Engineered subnanochannel ionic diode membranes based on metal–organic frameworks for boosted lithium ion transport and osmotic energy conversion in organic solution

Harvesting Gibbs energy from a salinity gradient of waste organic solutions can not only alleviate the environmental pollution but also provide new energy resources to mitigate the energy shortage. However, the membranes with high ion selectivity, excellent ionic flux, and high-performance power output in organic solutions remain considerably unexplored. Here, we report on the metal–organic framework (MOF) based subnanochannel ionic diode membrane (IDM), comprising a large-area and continuous zeolitic imidazolate framework-8/polystyrene sulfonate membrane and a highly ordered alumina nanochannel membrane, for highly efficient osmotic energy conversion in organic solution. We show that a distinctly asymmetric design of pore sizes, charges, and wettabilities and the numerous highly negatively charged and angstrom-scale window-cavity pore structures in the MOF layer endow the subnanochannel IDM with directional and amplified Li+ ion transport and enhanced selectivity in methanol.

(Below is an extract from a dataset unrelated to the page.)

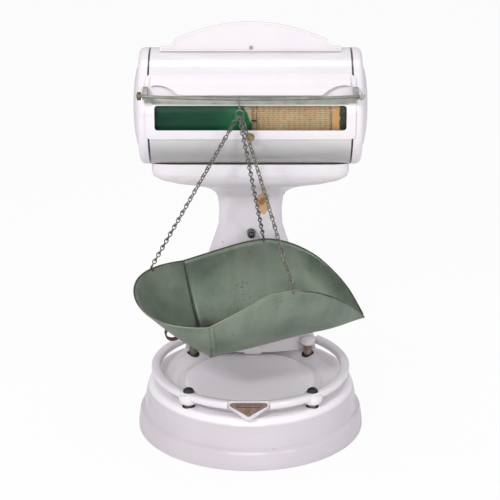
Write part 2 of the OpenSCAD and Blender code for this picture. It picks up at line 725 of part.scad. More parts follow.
module crest_screw() {
    color(steel) {
        along_y(crest_y - 2.6, crest_y - 1.1, 3, 1, crest_seat + 6.5);
        along_y(crest_y - 2, crest_y + 3, 1.5, 1, crest_seat + 6.5);
    }
}

// Hook over the rod, with an eye for the three chains
module chain_hook() {
    r = rod_d / 2 + hook_wire + 0.25;
    shank_y = r * cos(220);
    color(steel) translate([hook_x, rod_y, 0]) {
        translate([0, 0, hook_z]) rotate([90, 0, 90]) rotate(-40)
            rotate_extrude(angle = 260, $fn = 32) translate([r, 0]) circle(r = hook_wire, $fn = 16);
        translate([0, shank_y, eye_z + hook_eye]) cylinder(
            h = hook_z + r * sin(220) - eye_z - hook_eye + 0.3, r = hook_wire, $fn = 16);
        translate([0, shank_y, eye_z]) rotate([90, 0, 0])
            rotate_extrude($fn = 32) translate([hook_eye, 0]) circle(r = hook_wire, $fn = 16);
    }
}

// Scoop: half a barrel of tin, cut back to a lip and closed by a flared end
hole_u = 66;
seam_u = -78;
function rim_w(u) = u > hole_u
    ? mix(10, -103, pow((u - hole_u) / (lip_reach - hole_u), 1.25))
    : u > seam_u ? mix(-44, 10, step01((u - seam_u) / (hole_u - seam_u)))
    : mix(-44, -24, (seam_u - u) / (end_reach + seam_u));
function floor_w(u) = u > hole_u
    ? -scoop_d + 19 * pow((u - hole_u) / (lip_reach - hole_u), 2)
    : u > seam_u ? -scoop_d
    : mix(-scoop_d, -27, pow((seam_u - u) / (end_reach + seam_u), 1.3));
function half_w(u) = u > hole_u
    ? let (w = min(rim_w(u), 0)) max(6, scoop_w * sqrt(max(0, 1 - pow(w / (scoop_d - 4), 2))))
    : u > seam_u ? mix(110, scoop_w, step01((u - seam_u) / (hole_u - seam_u)))
    : max(6, 110 * sqrt(max(0, 1 - pow((seam_u - u) / (end_reach + seam_u), 2))));
scoop_half = 12;
function scoop_section(u, t) = let (a = u > hole_u ? mix(88, 55, (u - hole_u) / (lip_reach - hole_u)) : 88)
    [for (i = [-scoop_half:scoop_half]) let (s = a * i / scoop_half,
        bead = abs(i) == scoop_half && t > 0 ? 1.6 : 0)
        [u, (half_w(u) + t + bead) * sin(s) / sin(a),
            mix(floor_w(u) - t, rim_w(u), (1 - cos(s)) / (1 - cos(a)))]];
module scoop_shell(us, t) {
    m = 2 * scoop_half + 1;
    n = 2 * m;
    last = len(us) - 1;
    rings = [for (u = us) concat(scoop_section(u, 0), [for (q = [m - 1:-1:0]) scoop_section(u, t)[q]])];
    polyhedron(
        points = [for (ring = rings) each ring],
        faces = concat(
            [for (i = [0:m - 2]) each [[i, n - 1 - i, i + 1], [i + 1, n - 1 - i, n - 2 - i]]],
            [for (k = [0:last - 1]) for (i = [0:n - 1])
                each [[k * n + i, k * n + (i + 1) % n, (k + 1) * n + i],
                      [k * n + (i + 1) % n, (k + 1) * n + (i + 1) % n, (k + 1) * n + i]]],
            [for (i = [0:m - 2]) let (b = last * n)
                each [[b + i, b + i + 1, b + n - 1 - i], [b + i + 1, b + n - 2 - i, b + n - 1 - i]]]),
        convexity = 8);
}
module scoop_place() {
    translate([scoop_x, scoop_y, scoop_z]) rotate(scoop_yaw) rotate([scoop_roll, 0, 0]) children();
}
function along(a, b, n) = [for (i = [0:n]) mix(a, b, i / n)];
module scoop_pan() {
    color(tin_green) difference() {
        scoop_place() scoop_shell(
            concat(along(seam_u + gap, hole_u, 6), along(hole_u + 12, lip_reach, 10)), tin);
        for (s = [-1, 1]) scoop_place() translate([hole_u, s * scoop_w, rim_w(hole_u) - 2.9 - loop_r])
            rotate([90, 0, 0]) cylinder(h = 20, r = 2.2, center = true, $fn = 16);
    }
}
module scoop_end_panel() {
    n = 9;
    color(tin_green) difference() {
        scoop_place() scoop_shell([for (i = [n:-1:0])
            seam_u - (end_reach + seam_u) * sin(88 * i / n)], end_tin);
        scoop_place() translate(end_hole) rotate([0, 0, end_hole_turn]) rotate([0, 90, 0])
            cylinder(h = 20, r = 2.2, center = true, $fn = 16);
    }
}
end_hole_turn = 133;
end_hole = [-142.2, 82.5, -39.4];

module scoop_handle() {
    color([0.3, 0.2, 0.16]) scoop_place() translate([-118, 0, -113.7]) rotate([90, 0, 0]) difference() {
        cylinder(h = 9, r = 13, center = true);
        cylinder(h = 11, r = 11, center = true);
        translate([-20, 6, -10]) cube([40, 20, 20]);
    }
}

// Chains: links of two eyes at right angles, from the split to the holes
function scoop_at(p) = let (y1 = p[1] * cos(scoop_roll) - p[2] * sin(scoop_roll),
    z1 = p[1] * sin(scoop_roll) + p[2] * cos(scoop_roll))
    [scoop_x + p[0] * cos(scoop_yaw) - y1 * sin(scoop_yaw),
     scoop_y + p[0] * sin(scoop_yaw) + y1 * cos(scoop_yaw), scoop_z + z1];
link_pitch = 4 * eye_r - link_wire - 0.3;
hook_spread = 3.8;
loop_r = 5.6;              // radius of the rings through the scoop's holes
module eye() {
    rotate_extrude($fn = 24) translate([eye_r, 0]) circle(d = link_wire, $fn = 16);
}
module link() {
    translate([0, 0, -eye_r]) rotate([90, 0, 0]) eye();
    translate([0, 0, eye_r]) rotate([90, 0, 90]) eye();
}
// A run of links between the wires at a and b, turned from spin0 to spin1
module chain(a, b, spin0, spin1) {
    d = (b - a) / norm(b - a);
    start = a - d * (link_wire / 2 + hook_wire + 0.15);
    end = b + d * (link_wire + 0.15);
    span = norm(end - start) - 4 * eye_r;
    n = ceil(span / link_pitch) + 1;
    for (i = [0:n - 1]) translate(start + d * (2 * eye_r + span * i / (n - 1)))
        rotate([0, acos(d[2]), atan2(d[1], d[0])]) rotate(mix(spin0, spin1, i / (n - 1))) link();
}
// A ring through a hole in the rim, facing along the rim
module rim_loop(centre, turn) {
    scoop_place() translate(centre) rotate([0, 90, turn])
        rotate_extrude($fn = 32) translate([loop_r, 0]) circle(d = link_wire, $fn = 16);
}
function hook_at(x) = [hook_x + x, rod_y + (rod_d / 2 + hook_wire + 0.25) * cos(220),
    eye_z - sqrt(hook_eye * hook_eye - x * x)];
side_loop = [hole_u, scoop_w + tin / 2 + 0.3, rim_w(hole_u) - 2.9];
end_loop = [-143.5, 84.3, -34];
module left_chain() {
    color(steel) {
        chain(hook_at(-hook_spread), scoop_at(end_loop + [0, 0, loop_r]), 70, 15);
        rim_loop(end_loop, end_hole_turn - 90);
    }
}
module far_chain() {
    color(steel) {
        chain(hook_at(0), scoop_at(side_loop + [0, 0, loop_r]), -15, -27);
        rim_loop(side_loop, 0);
    }
}
module near_chain() {
    near_loop = [side_loop[0], -side_loop[1], side_loop[2]];
    color(steel) {
        chain(hook_at(hook_spread), scoop_at(near_loop + [0, 0, loop_r]), 39, 27);
        rim_loop(near_loop, 0);
    }
}

base_casting();
column_casting();
barrel_cover();
left_end_cap();
right_end_cap();
window_bezel();
window_glass();
window_hood();
window_rail();
crest_plate();
crest_screw();
hanger_rod();
rod_nuts();
bezel_thumb_nut();
price_mask();
index_pointer();
chart_drum();
chart_sheet();
drum_spiders();
drum_shaft();
pinion();
left_bearing_bracket();
right_bearing_bracket();
rack();
draw_rod();
front_weighing_spring();
rear_weighing_spring();
main_lever();
lever_pins();
fulcrum_stands();
dashpot_cup();
dashpot_piston();
platform_ring();
platform_posts();
rubber_bumpers();
platform_cradle();
post_grommets();
level_plate();
level_vial();
level_screw();
zero_bushing();
zero_knob();
column_bolts();
front_left_foot();
front_right_foot();
rear_left_foot();
rear_right_foot();
chain_hook();
scoop_pan();
scoop_end_panel();
scoop_handle();
left_chain();
far_chain();
near_chain();
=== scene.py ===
# %% [markdown]
# A counter computing scale in white enamel, with a tin scoop on three chains.
# The metal frame comes ready-made. This lesson gives it finishes, from glossy
# enamel to printed paper, and draws three things anew: the scoop, its chains
# and the platform ring. First the frame is loaded.

# %% Load the frame
import math
import bpy
from mathutils import Matrix, Vector


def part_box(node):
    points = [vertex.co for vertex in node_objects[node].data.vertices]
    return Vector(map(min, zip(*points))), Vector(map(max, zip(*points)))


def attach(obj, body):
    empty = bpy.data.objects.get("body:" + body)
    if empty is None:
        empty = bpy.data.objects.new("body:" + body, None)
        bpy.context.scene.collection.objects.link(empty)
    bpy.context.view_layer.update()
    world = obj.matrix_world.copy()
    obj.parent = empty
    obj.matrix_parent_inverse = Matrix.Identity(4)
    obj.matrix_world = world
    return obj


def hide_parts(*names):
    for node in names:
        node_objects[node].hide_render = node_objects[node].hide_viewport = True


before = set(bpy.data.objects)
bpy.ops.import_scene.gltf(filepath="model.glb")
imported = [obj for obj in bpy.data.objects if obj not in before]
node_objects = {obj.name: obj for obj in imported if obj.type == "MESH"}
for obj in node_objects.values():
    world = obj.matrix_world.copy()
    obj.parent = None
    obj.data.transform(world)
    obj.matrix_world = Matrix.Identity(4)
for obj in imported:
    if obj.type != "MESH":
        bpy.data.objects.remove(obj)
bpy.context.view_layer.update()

print("frame loaded:", len(node_objects), "nodes")

# %% [markdown]
# The head is a barrel lying along X. Its axis is read from the barrel itself,
# so the drum's print and the window's paint can follow the curve. Lengths are
# metres here, as in all of Blender. What is drawn further down is set out in
# millimetres and times MM.

# %% Measures taken from the frame
MM = 0.001
barrel_low, barrel_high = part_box("barrel_cover")
AXIS_Y = (barrel_low.y + barrel_high.y) / 2
AXIS_Z = (barrel_low.z + barrel_high.z) / 2
print("barrel axis at y %.3f, z %.3f" % (AXIS_Y, AXIS_Z))

# %% [markdown]
# The camera stands a good way off with a long lens, a little above the head,
# as a catalogue photograph is taken. A long lens keeps the barrel's two ends
# level and the base's ellipse flat.

# %% Camera
LENS_MM = 115.2
SENSOR_MM = 36
SIDE_SHIFT = -0.001
CAMERA_AT = (0.0, -2.5433, 1.2405)
CAMERA_DOWN = 0.348
camera_data = bpy.data.cameras.new("catalogue_camera")
camera_data.lens = LENS_MM
camera_data.sensor_width = SENSOR_MM
camera_data.shift_x = SIDE_SHIFT
camera_data.clip_end = 50
camera = bpy.data.objects.new("catalogue_camera", camera_data)
camera.location = CAMERA_AT
camera.rotation_euler = (math.pi / 2 - CAMERA_DOWN, 0, 0)
bpy.context.scene.collection.objects.link(camera)
bpy.context.scene.camera = camera
bpy.context.scene.view_settings.view_transform = "Standard"
print("camera looks down %.0f degrees" % math.degrees(CAMERA_DOWN))

# %% [markdown]
# A small key lamp on the left throws the scoop's shadow to the right over the
# base. A wide lamp in front reaches under the barrel to the column, a small
# one on the right adds a second glint on the base, and a strip from above
# lights the barrel's top. Area lamps give the long soft highlights that
# enamel is known by.


# %% Lamps
def soft_lamp(name, place, aim, size, power):
    data = bpy.data.lights.new(name, "AREA")
    data.shape = "RECTANGLE"
    data.size, data.size_y = size
    data.energy = power
    lamp = bpy.data.objects.new(name, data)
    lamp.location = place
    direction = Vector(aim) - Vector(place)
    lamp.rotation_euler = direction.to_track_quat("-Z", "Y").to_euler()
    bpy.context.scene.collection.objects.link(lamp)
    print(name, "at", power, "watts")


soft_lamp("key_softbox", (-0.9, -1.75, 1.65), (0, 0, 0.25), (0.30, 0.30), 19)
soft_lamp("front_softbox", (-0.1, -2.4, 0.95), (0, 0, 0.35), (1.5, 0.7), 8)
soft_lamp("right_fill", (1.3, -1.7, 1.25), (0, 0, 0.2), (0.35, 0.45), 7)
soft_lamp("top_strip", (0, 0.5, 2.2), (0, 0.1, 0.5), (1.6, 0.5), 7)

# %% [markdown]
# The world fills the shadows with a dim, slightly cool light, but the camera
# sees plain white behind the scale. Light Path tells the two apart: a ray
# from the camera, or one that came through the glass, meets the white shader,
# and any other ray meets the fill.


# %% World
FILL_LEVEL = 0.63
FILL_TINT = (0.93, 0.92, 0.95, 1)
WHITE = (1, 1, 1, 1)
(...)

Thus, an unprecedented power density of ∼23.4 W/m2 is achieved when a 2 M LiCl-methanol solution is mixed with the pure methanol, 5-times more than the existing value. This work provides significant insights into the use of rectified ion channel-mimetic membranes for achieving ultrafast Li+ ion transport at the confinement and high-performance energy harvesting from organic solutions.